Tutto questo giustificava la copiosa presenza in questo periodo di numerosi liutai, cembalari e organari in tutto il Regno e in prevalenza a Napoli che, tra l’altro, era la maggiore produttrice di corde musicali.
Il predominio dei musicisti napoletani nel Settecento può essere paragonato con certezza a quello degli “enciclopedisti” Francesi.  Francesco Geminiani  già allievo di Alessandro Scarlatti, racconta un aneddoto in cui è protagonista il suo maestro Arcangelo Corelli. Nel momento migliore della sua carriera, agli esordi del Settecento, viene invitato alla corte del Viceré di Napoli curioso di ascoltare la sua musica.  Superato un primo momento di riluttanza a causa del breve tempo a disposizione per concertare il lavoro, accetta l’invito ma, per sicurezza, porta con sé il suo secondo violino e il primo violoncello.

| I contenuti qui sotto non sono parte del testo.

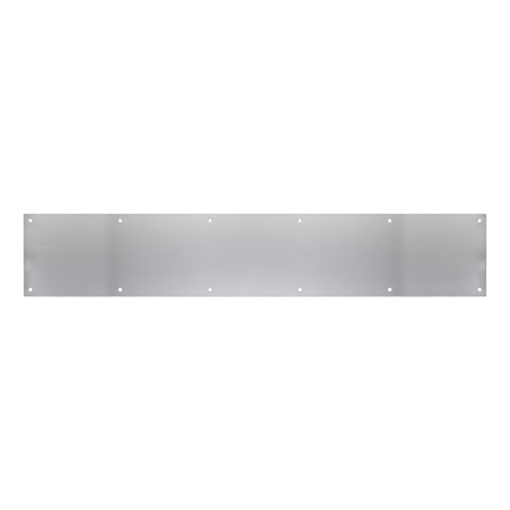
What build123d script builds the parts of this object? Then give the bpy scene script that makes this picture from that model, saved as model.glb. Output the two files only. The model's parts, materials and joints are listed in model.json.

A Napoli, il maestro della cappella vicereale è Alessandro Scarlatti, l’accoglienza è benevola e Arcangelo Corelli viene invitato ad eseguire uno dei suoi concerti a corte.
Purtroppo non c’è tempo per provare e Arcangelo Corelli è molto timoroso per le sorti della sua musica ma, eseguito il primo concerto, rimane stupito dall’abilità dei musicisti napoletani che avevano suonato la sua musica a prima vista con la stessa maestria della sua orchestra che, a differenza, conosceva il concerto a memoria.